The woman, who cannot be identified for legal reasons, sought compensation from the Criminal Injuries Compensation Tribunal, which administers the scheme.

The obsolete section stated that “no compensation will be payable where the offender and the victim were living together as members of the same household at the time the injuries were inflicted”.

As the woman’s compensation claim was made during the older scheme’s reign, the compensation tribunal found “no compensation was payable to her”.

She appealed that decision, which was upheld by the tribunal’s appeal panel earlier this year.

This appeal decision breaches her rights, she alleges in her High Court case. There is “no basis” for her exclusion simply because her abuser was a member of the same household as her.

She also claims the State has failed to transpose into domestic legislation an EU law concerning the entitlements of victims of violent, intentional crimes to compensation.

The woman’s senior counsel, David Conlan Smyth, appearing with Jack Nicholas, instructed by solicitor Colin Clarke, said the action raises “a novel point of law”. Mr Conlan Smyth said there was an irony to the claim, as she would be eligible for compensation if the abuse inflicted on the woman had occurred in a house down the road.

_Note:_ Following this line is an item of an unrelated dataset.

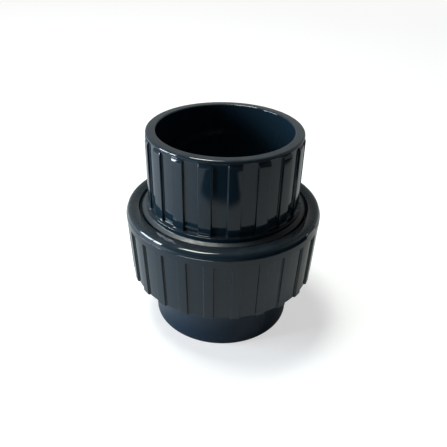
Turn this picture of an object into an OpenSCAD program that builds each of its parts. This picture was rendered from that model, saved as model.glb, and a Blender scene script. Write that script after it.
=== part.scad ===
// Solvent-socket pipe union, standing on the mouth of its lower socket.
// A threaded body and a flanged end piece are drawn together by a ribbed nut,
// and the joint is sealed by an O-ring in the body's face.
// Millimetres, +Z up, origin at the centre of the lower mouth.

/* [Pipe and sockets] */
// Outside diameter of the pipe that both sockets take
pipe_d = 63; // [50:1:75]
// Depth of each socket from its mouth to the pipe stop
socket_depth = 38; // [34:1:48]
// Radial height of the stop that the pipe butts against
stop_h = 4.5; // [2:0.5:8]
// Distance between the two pipe stops
stop_gap = 25; // [22:1:32]
// Chamfer inside each socket mouth
mouth_chamfer = 0.6; // [0.3:0.1:1.5]

/* [Lower body] */
// Wall of the lower socket at its mouth
lower_wall = 4.2; // [3:0.1:6]
// How much wider the lower socket grows up to the head
lower_draft = 0.3; // [0:0.1:0.8]
// Edge radius at the lower mouth
lower_edge_r = 0.8; // [0.2:0.1:1.2]
// Height of the sealing face above the lower pipe stop
seal_h = 13; // [11:0.5:15]
// Length of the threaded part of the head
head_len = 20; // [14:0.5:24]
// Rise of the cone between the socket and the head
head_cone_h = 3.4; // [1.5:0.1:6]
// Edge chamfer on the head
head_chamfer = 0.8; // [0.3:0.1:1.5]

/* [O-ring] */
// Cord height of the O-ring as squeezed in its groove
ring_h = 4.2; // [3:0.1:5]
// Cord width of the squeezed O-ring
ring_w = 5.2; // [3.5:0.1:6]
// Radial distance from the waterway to the middle of the groove
ring_offset = 8; // [6:0.1:10]
// Running space between the O-ring and its groove
ring_gap = 0.08; // [0.02:0.01:0.2]

/* [Upper end] */
// Wall of the upper socket between its ribs
upper_wall = 3.9; // [2.5:0.1:6]
// How much thicker that wall grows down to the collar
upper_draft = 0.2; // [0:0.1:0.6]
// How far the rim stands out from the wall
rim_lip = 0.6; // [0.3:0.1:1]
// Height of the rim's outer band
rim_h = 1.2; // [0.8:0.1:2]
// Rounding of the rim's outer edge
rim_edge_r = 0.9; // [0.3:0.1:1.2]
// Number of ribs on the upper socket
end_ribs = 18; // [9:1:22]
// Height of those ribs above the wall
end_rib_h = 1.1; // [0.5:0.1:1.6]
// Width of those ribs
end_rib_w = 5.5; // [3:0.1:6.5]
// Length of the sloped top of each rib
end_rib_slope = 1.6; // [0.8:0.1:4]
// Height that a rib keeps at its very top
end_rib_tip = 0.4; // [0.1:0.1:0.5]
// Angle of the first rib about the axis
end_rib_angle = 17.4; // [0:0.1:20]
// How far the collar at the ribs' foot stands out beyond them
collar_step = 1.2; // [0.6:0.1:2.5]
// Height of the collar above the nut
collar_rise = 2.0; // [1:0.1:5]
// How far the shoulder in the nut's mouth stands out beyond the collar
shoulder_step = 2.1; // [1.2:0.1:4]
// How far the shoulder sits below the nut's top
shoulder_drop = 0.2; // [0:0.1:1]
// Thickness of the flange that the nut's lip holds
flange_t = 8; // [6:0.5:10]

/* [Union nut] */
// Height of the nut
nut_h = 36.8; // [32:0.1:42]
// Thickness of the lip that holds the flange
lip_t = 4.5; // [3.5:0.1:6]
// How far the lip reaches over the flange
lip_overlap = 1.3; // [0.8:0.1:2.5]
// Chamfer at the inner edge of the lip
lip_chamfer = 1.4; // [0.6:0.1:2]
// Wall outside the thread at the top of the nut
nut_wall = 4.4; // [3.4:0.1:7]
// How much narrower the nut grows down to its foot
nut_draft = 0.9; // [0:0.1:1.2]
// Radial width of the cone at the nut's top edge
crown_w = 0.6; // [0.3:0.1:2]
// Height of that cone
crown_h = 2.9; // [1.5:0.1:5]
// Rounding where that cone meets the nut's flat top
crown_edge_r = 1.3; // [0.4:0.1:1.6]
// Height of the smooth band under the cone
band_h = 4.3; // [2:0.1:8]
// Number of ribs on the nut
nut_ribs = 24; // [12:1:28]
// Height of the nut's ribs
nut_rib_h = 0.9; // [0.4:0.1:1.2]
// Width of the nut's ribs
nut_rib_w = 4.3; // [3:0.1:6]
// Angle of the nut's first rib about the axis
nut_rib_angle = 8; // [0:0.1:15]
// Chamfer around the nut's foot
foot_chamfer = 0.5; // [0.2:0.1:0.8]
// Width of the moulding pad on the nut's cone
pad_w = 9.4; // [4:0.1:14]
// Height of the pad below the nut's top
pad_drop = 0.7; // [0.3:0.1:1.2]
// Angle of the pad about the axis
pad_angle = -31.5; // [-180:0.5:180]

/* [Thread and clearances] */
// Depth of the thread, whose turns are cut from the plain cylinders here
thread_h = 1.1; // [0.8:0.1:2]
// Radial clearance between the nut's bore and the head
thread_gap = 0.3; // [0.2:0.05:0.6]
// Radial clearance of the shoulder in the lip, and of the flange past the thread
pass_gap = 0.4; // [0.3:0.05:0.8]
// Gap left between the faces that the nut clamps
face_gap = 0.1; // [0.05:0.05:0.3]

/* [Hidden] */
$fn = 96;

// Points on each rounded corner of a profile
arc_steps = 4;
// How far one solid is sunk into the solid that it grows from
sink = 1;
// Side draft of a rib, as the extra width at its foot
rib_flare = 0.5;
pvc_grey = [0.20, 0.23, 0.26];
pvc_dark = [0.17, 0.21, 0.25];
rubber_black = [0.05, 0.05, 0.05];

// Radii, worked outward from the pipe
bore_r = pipe_d / 2;
water_r = bore_r - stop_h;
lower_r = bore_r + lower_wall;
upper_r = bore_r + upper_wall;
rim_r = upper_r + rim_lip;
end_rib_r = upper_r + end_rib_h;
collar_r = end_rib_r + upper_draft + collar_step;
shoulder_r = collar_r + shoulder_step;
lip_r = shoulder_r + pass_gap;
flange_r = lip_r + lip_overlap;
nut_bore_r = flange_r + pass_gap + thread_h;
head_r = nut_bore_r - thread_gap;
nut_r = nut_bore_r + nut_wall;
ring_r = water_r + ring_offset;

// Heights, worked upward from the lower mouth
stop_z = socket_depth;
seal_z = stop_z + seal_h;
head_z = seal_z - head_len;
flange_z = seal_z + face_gap;
flange_top_z = flange_z + flange_t;
lip_z = flange_top_z + face_gap;
nut_top_z = lip_z + lip_t;
nut_foot_z = nut_top_z - nut_h;
shoulder_z = nut_top_z - shoulder_drop;
collar_z = nut_top_z + collar_rise;
upper_stop_z = stop_z + stop_gap;
top_z = upper_stop_z + socket_depth;

// One corner of a profile, given as [radius, height, corner radius], turned into
// the points of its arc. Where an edge is short, its two corners share its length
// in proportion to their radii, and the arcs are cut down to fit.
function unit(v) = v / norm(v);
function xy(p) = [p[0], p[1]];
function corner(a, b, c) =
    let (
        u = unit(xy(a) - xy(b)),
        v = unit(xy(c) - xy(b)),
        half = acos(max(-1, min(1, u * v))) / 2,
        room = 0.9 * b[2] * min(norm(xy(a) - xy(b)) / (a[2] + b[2]), norm(xy(c) - xy(b)) / (c[2] + b[2])),
        reach = min(b[2] / tan(half), room),
        r = reach * tan(half),
        centre = xy(b) + unit(u + v) * r / sin(half),
        from = xy(b) + u * reach - centre,
        to = xy(b) + v * reach - centre,
        a0 = atan2(from[1], from[0]),
        turn = atan2(to[1], to[0]) - a0,
        sweep = turn > 180 ? turn - 360 : turn < -180 ? turn + 360 : turn
    )
    [for (i = [0:arc_steps]) centre + r * [cos(a0 + sweep * i / arc_steps), sin(a0 + sweep * i / arc_steps)]];
function rounded(points) = [
    for (i = [0:len(points) - 1])
        let (
            a = points[(i + len(points) - 1) % len(points)],
            b = points[i],
            c = points[(i + 1) % len(points)]
        )
        each (b[2] > 0 ? corner(a, b, c) : [xy(b)])
];

// A turned solid from a profile of rounded corners
module turned(points) {
    rotate_extrude()
        polygon(rounded(points));
}

// Straight ribs around the axis, each a little wider at its foot
module rib_slabs(count, first, w, r_in, r_out, z0, z1) {
    for (i = [0:count - 1])
        rotate([0, 0, first + i * 360 / count])
            translate([0, 0, z0])
                linear_extrude(z1 - z0)
                    polygon([
                        [r_in, -w / 2 - rib_flare / 2],
                        [r_out, -w / 2],
                        [r_out, w / 2],
                        [r_in, w / 2 + rib_flare / 2]
                    ]);
}

// Lower body: plain socket, pipe stop, and the head with its sealing face
module union_body() {
    neck_r = lower_r + lower_draft;
    groove_r0 = ring_r - ring_w / 2 - ring_gap;
    groove_r1 = ring_r + ring_w / 2 + ring_gap;
    groove_z = seal_z - ring_h - ring_gap;
    color(pvc_dark)
        turned([
            [bore_r + mouth_chamfer, 0, 0],
            [lower_r, 0, lower_edge_r],
            [neck_r, head_z - head_cone_h, 1],
            [head_r - head_chamfer, head_z, 0],
            [head_r, head_z + head_chamfer, 0],
            [head_r, seal_z - head_chamfer, 0],
            [head_r - head_chamfer, seal_z, 0],
            [groove_r1, seal_z, 0],
            [groove_r1, groove_z, 0.4],
            [groove_r0, groove_z, 0.4],
            [groove_r0, seal_z, 0],
            [water_r, seal_z, 0.4],
            [water_r, stop_z, 0.4],
            [bore_r, stop_z, 0],
            [bore_r, mouth_chamfer, 0]
        ]);
}

// O-ring, squeezed flush with the sealing face
module o_ring() {
    color(rubber_black)
        translate([0, 0, seal_z - ring_h])
            turned([
                [ring_r - ring_w / 2, 0, 1.7],
                [ring_r + ring_w / 2, 0, 1.7],
                [ring_r + ring_w / 2, ring_h, 1.7],
                [ring_r - ring_w / 2, ring_h, 1.7]
            ]);
}

// Upper end: ribbed socket, collar, shoulder and the flange that the nut traps
module tailpiece() {
    wall_foot_r = upper_r + upper_draft;
    rib_foot_r = end_rib_r + upper_draft;
    rib_top_z = top_z - rim_h - rim_lip - 0.4;
    color(pvc_grey) {
        turned([
            [bore_r, top_z - mouth_chamfer, 0],
            [bore_r, upper_stop_z, 0],
            [water_r, upper_stop_z, 0.4],
            [water_r, flange_z, 0.4],
            [flange_r, flange_z, 0.8],
            [flange_r, flange_top_z, 0.3],
            [shoulder_r, flange_top_z, 0.2],
            [shoulder_r, shoulder_z, 0.5],
            [collar_r + 0.1, shoulder_z, 0.4],
            [collar_r, collar_z - 0.1, 0.25],
            [wall_foot_r, collar_z + 0.3, 0.5],
            [upper_r, top_z - rim_h - rim_lip, 0.3],
            [rim_r, top_z - rim_h, 0.1],
            [rim_r, top_z, rim_edge_r],
            [bore_r + mouth_chamfer, top_z, 0]
        ]);
        intersection() {
            turned([
                [upper_r - sink, collar_z - sink, 0],
                [rib_foot_r, collar_z - sink, 0],
                [end_rib_r, rib_top_z - end_rib_slope, 0],
                [upper_r + end_rib_tip, rib_top_z, 0],
                [upper_r - sink, rib_top_z, 0]
            ]);
            rib_slabs(end_ribs, end_rib_angle, end_rib_w, upper_r - 2 * sink, rib_foot_r + sink,
                collar_z - 2 * sink, top_z);
        }
    }
}

// Union nut: ribbed outside, lip inside its top, plain bore at the thread's root
module union_nut() {
    foot_r = nut_r - nut_draft;
    rib_top_z = nut_top_z - crown_h - band_h;
    cone_z = nut_top_z - crown_h;
    color(pvc_grey) {
        turned([
            [lip_r, nut_top_z - lip_chamfer, 0.3],
            [lip_r, lip_z, 0.2],
            [nut_bore_r, lip_z, 0.3],
            [nut_bore_r, nut_foot_z + thread_h, 0],
            [nut_bore_r + thread_h, nut_foot_z, 0],
            [foot_r - nut_rib_h - foot_chamfer, nut_foot_z, 0],
            [foot_r - nut_rib_h, nut_foot_z + foot_chamfer, 0],
            [nut_r - nut_rib_h, rib_top_z, 0],
            [nut_r, rib_top_z + 0.5, 0.2],
            [nut_r, cone_z, 0.15],
            [nut_r - crown_w, nut_top_z, crown_edge_r],
            [lip_r + lip_chamfer, nut_top_z, 0.3]
        ]);
        intersection() {
            turned([
                [foot_r - nut_rib_h - sink, nut_foot_z, 0],
                [foot_r - foot_chamfer, nut_foot_z, 0],
                [foot_r, nut_foot_z + foot_chamfer, 0],
                [nut_r, rib_top_z + 0.5, 0],
                [nut_r - nut_rib_h - sink, rib_top_z + 0.5, 0]
            ]);
            rib_slabs(nut_ribs, nut_rib_angle, nut_rib_w, foot_r - nut_rib_h - 2 * sink, nut_r + sink,
                nut_foot_z - sink, nut_top_z);
        }
        intersection() {
            turned([
                [nut_r - crown_w - sink, cone_z - sink, 0],
                [nut_r, cone_z - sink, 0],
                [nut_r, nut_top_z - pad_drop, 0.2],
                [nut_r - crown_w - sink, nut_top_z - pad_drop, 0]
            ]);
            rib_slabs(1, pad_angle, pad_w, nut_r - crown_w - 2 * sink, nut_r + sink,
                cone_z - 2 * sink, nut_top_z);
        }
    }
}

union_body();
o_ring();
tailpiece();
union_nut();
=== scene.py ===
# %% [markdown]
# # A pipe union in dark PVC-U
#
# The object joins two plastic pipes so that they can be taken apart again. It has
# four pieces: a threaded body below, an end piece with a flange above, a ribbed nut
# that draws the two together, and a rubber ring between their faces.
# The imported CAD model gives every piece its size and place. This lesson builds the
# meshes and finishes that make it look moulded, and never moves a CAD piece.

# %% Load the frame
from math import asin, atan2, ceil, cos, pi, radians, sin, sqrt, tan

import bmesh
import bpy
from mathutils import Matrix, Vector


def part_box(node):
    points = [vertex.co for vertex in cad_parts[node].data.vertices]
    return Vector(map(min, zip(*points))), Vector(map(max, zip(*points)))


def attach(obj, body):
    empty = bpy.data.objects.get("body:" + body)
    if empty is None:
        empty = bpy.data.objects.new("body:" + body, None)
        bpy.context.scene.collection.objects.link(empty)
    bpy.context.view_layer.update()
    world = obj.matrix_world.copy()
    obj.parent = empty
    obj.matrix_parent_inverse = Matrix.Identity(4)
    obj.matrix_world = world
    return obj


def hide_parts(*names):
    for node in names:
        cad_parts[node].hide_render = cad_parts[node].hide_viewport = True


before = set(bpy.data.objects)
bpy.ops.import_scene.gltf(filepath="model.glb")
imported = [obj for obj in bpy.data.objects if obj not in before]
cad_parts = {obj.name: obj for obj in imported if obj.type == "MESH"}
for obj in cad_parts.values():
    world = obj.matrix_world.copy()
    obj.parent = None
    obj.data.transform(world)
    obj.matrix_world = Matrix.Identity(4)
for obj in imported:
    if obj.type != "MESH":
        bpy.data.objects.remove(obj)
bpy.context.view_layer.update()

scene = bpy.context.scene
scene.view_settings.view_transform = "Standard"
MM = 0.001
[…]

In her action against the Criminal Injuries Compensation Tribunal, the Minister for Justice, Ireland and the Attorney General, the woman seeks various orders, including one quashing the determination that she is not entitled to be compensated under the scheme.

She is also asking the High Court to declare that the scheme is unconstitutional, contrary to the European Convention on Human Rights and incompatible with EU directives relating to compensation for victims of crime.

The court should also declare that the ‘household’ stipulation of the previous scheme breaches her rights to dignity, privacy, equality and non-discrimination guaranteed under EU law, she says.

The matter should be remitted back to the tribunal for fresh consideration, she also submits.

The judicial review action came before Ms Justice Niamh Hyland, who on an ex parte basis granted the applicant permission to bring her challenge.

The matter will return before the courts in December.